Machine visioning inspects passing trains.

Machine visioning technology uses cameras that collect 40,000 images per second of trains as they pass by at up to 60 MPH. This technology reduces inspection times to mere seconds. A series of algorithms then analyze the images to identify any anomalies, allowing railroads to resolve issues faster than they could with manual inspections alone. The technology helps railroads look at many elements simultaneously, providing a comprehensive view of locomotives, trains and their components.

Lasers and scanners measure the wheel profiles of moving trains.

Wheel Profile Detectors (WPDs) measure wheel profiles of moving trains using laser and optical scanning devices to take images of the flange, tread and other aspects of the wheel. The WPD data summary aims to get an aggregate view of these measurements. The data summary can be used to analyze wheel trends and determine wheel wear and condition. This data can alert railroads when immediate action must be taken to remove a car from service or if a wheel is worn beyond the FRA and AAR thresholds.

Hot bearing detectors sense overheating bearings.
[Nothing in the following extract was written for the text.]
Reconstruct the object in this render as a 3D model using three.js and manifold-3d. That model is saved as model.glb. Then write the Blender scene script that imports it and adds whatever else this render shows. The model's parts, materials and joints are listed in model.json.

Railroads monitor bearing temperatures using heat-sensing detectors placed at intervals along the right-of-way to notify the engineer if it is necessary to stop a train due to an overheated bearing. Some hot bearing detectors (also known as hot box detectors) transmit bearing temperature data so that bearings that are warmer than average but still safe to operate can be tracked and replaced before they reach the end of their useful life.

Wheel impact load detectors reduce broken rails and wheel and bearing failures.

These detectors identify wheels that are heavily pounding on the tracks and cull them out of service if they are reaching the end of their useful life.